Bien podríamos afirmar que la melancolía es el eje central de toda la literatura de Haruki Murakami. Cualquiera de sus prolíficas obras, cójasele por donde se le coja, nos transporta indefectiblemente a un Japón urbano y taciturno en el que sus personajes viven atrapados en un querer y no poder de sentimientos enturbiados. Amor, felicidad, resiliencia, todos propósitos que se persiguen en un bucle infinito de frustraciones y que habitan en la tenue frontera entre el sueño y la vigilia. Pues es allí, en los linderos difusos y desdibujados de la realidad, donde la prosa de este autor, eterno y cuestionado candidato al Nobel de Literatura, se hace fuerte, mientras de fondo escuchamos el caos sincrónico de una banda de jazz o los compases inconfundibles de una canción de los Beatles. Todos ellos, ya componentes inescindibles de sus exitosas novelas.
Replicar esta atmosférica escenografía etérea era tal vez el mayor de los retos para el director Ryūsuke Hamaguchi cuando decidió adaptar al cine “Drive My Car”, el primero de los cuentos que forma parte de “Hombres Sin Mujeres”, la compilación de relatos de Murakami sobre almas perdidas que erran por la tierra sin sus compañeras y una de las más firmes candidatas a la inmortalidad en la próxima entrega de los Premios Óscar. Más allá de pequeñas diferencias sutiles entre uno y otro, como el color original del Saab conducido por Misaki Watari, que en el cuento es amarillo mientras que en la película se sacrifica por un rojo más vistoso para el ojo, o la auténtica causa de la desaparición de la esposa de Yūsuke Kafuku, el nostálgico protagonista de esta oda moderna al vacío de la pérdida, al final queda un inequívoco regusto de que es Murakami quien está al volante.

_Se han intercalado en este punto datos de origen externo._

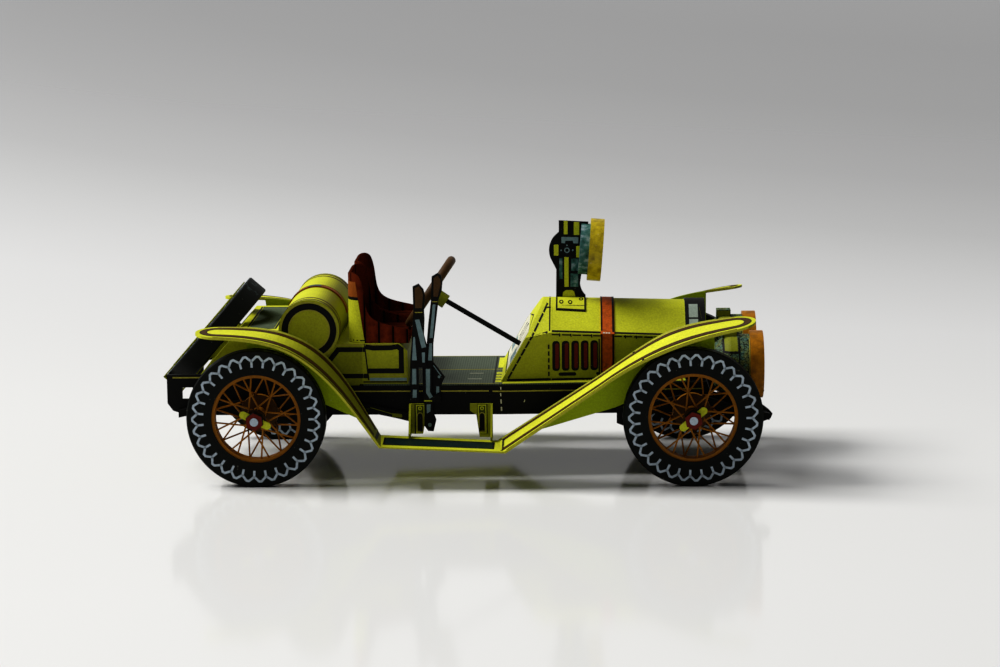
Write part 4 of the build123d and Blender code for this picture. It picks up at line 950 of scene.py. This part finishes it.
class CARDCAR_OT_cowl(bpy.types.Operator):
    """Print the outlines of the cowl and the panels of the dashboard"""

    bl_idname = "cardcar.cowl"
    bl_label = "Cowl print"

    def execute(self, context):
        black = context.scene.card_sizes.outline / MM
        for side, sign in SIDES.items():
            flank = on_part("cowl", side)
            shapes = (
                *dashes([(8.3, 25.2), (13.9, 35.0), (18.5, 43.0)], 0.5, 1.9, 0.25),
                *dashes([(13.4, 35.5), (18.9, 37.1)], black, 1.5, 0.5),
                *dashes([(18.7, 25.6), (18.7, 34.4)], black, 1.1, 0.55),
                stroke(8.0, 24.8, 19.2, 24.8, 0.55),
                stroke(17.6, 42.0, 19.2, 42.0, THIN),
                stroke(18.95, 37.2, 18.95, 43.0, FINE),
            )
            print_on(
                f"cowl_print_{side}",
                ("black_ink", flank, 0, *shapes),
                ("black_ink", on_part("cowl", "top"), 0, stroke(18.95, sign * 0.5, 18.95, sign * 8.5, FINE)),
                ("paper_edge", flank, 0, *dashes([(7.25, 24.6), (13.1, 35.0), (17.85, 43.3)], 0.3, 2.6, 0.5)),
            )
        back = on_part("dashboard", "back")
        dials = ring(0, 34.0, 2.2, 2.7), ring(6.5, 34.0, 1.5, 1.9), ring(0, 34.0, 0, 0.35, 12)
        print_on(
            "dashboard_print",
            ("paper_edge", back, 0, rounded(-15.0, 15.0, 27.0, 38.4, 1.2)),
            ("black_ink", back, 1, loop(-15.4, 15.4, 26.6, 38.8, black, 30), *dials),
            ("slate_ink", back, 1, box_area(-13.5, -4.5, 28.4, 31.2), box_area(4.5, 13.5, 28.4, 31.2)),
        )
        return {"FINISHED"}


class CARDCAR_OT_radiator(bpy.types.Operator):
    """Print the bands of the radiator shell"""

    bl_idname = "cardcar.radiator"
    bl_label = "Radiator print"

    def execute(self, context):
        bands = ((25.2, 35.4, None), (36.0, 39.0, 0.4), (39.4, 42.2, 0.3))
        bands = [box_area(54.8, 57.1, low, high, cell) for low, high, cell in bands]
        shell = [(-12.0, 25.2), (12.0, 25.2), (12.0, 35.2), (5.0, 41.4), (0, 42.5), (-5.0, 41.4), (-12.0, 35.2)]
        inner = [(-10.9, 26.3), (10.9, 26.3), (10.9, 34.8), (4.6, 40.3), (0, 41.3), (-4.6, 40.3), (-10.9, 34.8)]
        front = on_part("radiator", "front")
        print_on(
            "radiator_print",
            *(("pale_ink", on_part("radiator", side), 0, *bands) for side in SIDES),
            ("body_card", front, 0, line(shell, 1.3, True, 30)),
            ("black_ink", front, 1, line(inner, 0.4, True, 30)),
        )
        return {"FINISHED"}


# Where the seat box's back edge is, and the heights of the black bands along the body's sides.
BOX_BACK, BAND_HIGH, BAND_LOW = -28.57, 33.35, 26.5


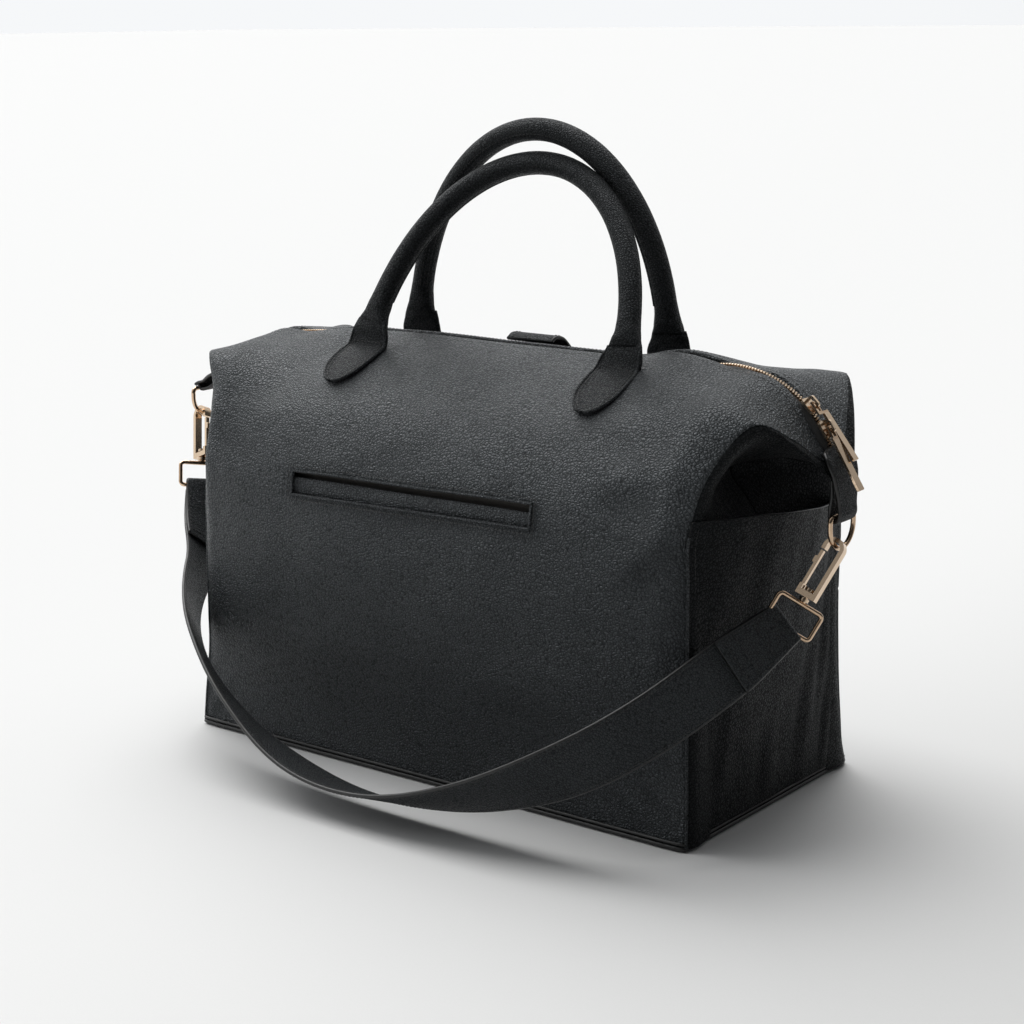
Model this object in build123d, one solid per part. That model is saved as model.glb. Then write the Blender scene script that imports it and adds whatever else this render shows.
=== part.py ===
"""Soft leather holdall for baby care, with two rolled handles, a curved two-way zip, slip pockets
at both ends and a clip-on shoulder strap.

Frame: +X to the wearer's right along the bag, -Y to the front, +Z up. The origin is on the floor
under the middle of the base. Millimetres.
"""

import math
import os

from build123d import *

os.makedirs("parts", exist_ok=True)

# Body
BASE_LENGTH = 440.0
BASE_DEPTH = 208.0
LEATHER = 2.4
LINING = 1.0
TAPER_FROM = 154.0

# Zip: a straight run with an arc at each end
ZIP_HEIGHT = 303.0
ZIP_ARC_X = 188.0
ZIP_RADIUS = 83.0
ZIP_ARC_Z = ZIP_HEIGHT - ZIP_RADIUS
ZIP_END_ANGLE = 70.0
SLIDER_ANGLES = {"a": 43.5, "b": 56.0}
PULL_DROOP = {"a": 8.0, "b": 2.0}
PULL_LENGTH = 46.0
PIN_RADIUS = ZIP_RADIUS + 5.6

# Handles
HANDLE_HALF_SPAN = 113.0
HANDLE_CENTRE_X = {"front": 8.0, "back": 1.0}
NECK_HALF = 15.5
HANDLE_TUBE = 8.0
HANDLE_WALL = 1.6
HINGE_Y = 34.0
HINGE_Z = 299.0
NECK_TOP = 28.0

# Rings, hooks and strap
RING_WIRE = 1.7
RING_ARC = 15.3
RING_DROP = 7.3
TAB_WIDTH = 23.0
TAB_PLY = 1.6
INNER_PLY_FROM = 9.0
HOOK_LENGTH = 62.0
LOOP_WIRE = 1.6
STRAP_WIDTH = 40.0
STRAP_THICKNESS = 3.0

RIGHT_BAR = Vector(272, 0, 213)
LEFT_BAR = Vector(-304, -8, 242)
RIGHT_STRAP_TARGET = Vector(254, -36, 142)
LEFT_STRAP_TARGET = Vector(-283, -38, 171)

STRAP_ROUTE = [
    (252, -45, 138),
    (246, -92, 126),
    (213, -147, 89),
    (156, -170, 55),
    (83, -180, 26),
    (8, -184, 14),
    (-69, -178, 24),
    (-150, -162, 59),
    (-224, -128, 94),
    (-269, -62, 128),
    (-282, -46, 162),
]
STRAP_ACROSS = (0.03, 0.66, -0.75)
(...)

Y es que si la “Drive My Car” del papel es una especie de bola de estambre en la que solo podemos discernir la cara exterior de las hebras que la componen (el mutismo terapéutico de los viajes de Kafuku y su silenciosa conductora, la disposición de éste para sentarse a beber copiosamente con el amante de su esposa o la reflexión sobre la vida como un escenario donde cada uno se representa a sí mismo), la “Drive My Car” de celulosa no es nada distinto al desenredo narrativo de dicha hebra durante tres horas que exploran otras dinámicas igualmente complejas (el nunca terminar de conocer a la persona que se ama, la necesidad de justificar el sinsentido o el requisito de perdonarse a uno primero antes de encontrar la paz en el perdón a los demás).
Al caer los créditos, con el mismo zumbido del motor de fondo que siempre nos acompañó subliminalmente durante el trayecto y tras un soberbio monólogo en lenguaje de señas sobre la redención última de los corazones que sufren, tanto el lector como el espectador se sienten renovados por una catarsis curativa en la que el dolor, si bien no ha quedado completamente atrás, empieza a hacerse cada vez más y más pequeño en el espejo retrovisor conforme avanzamos.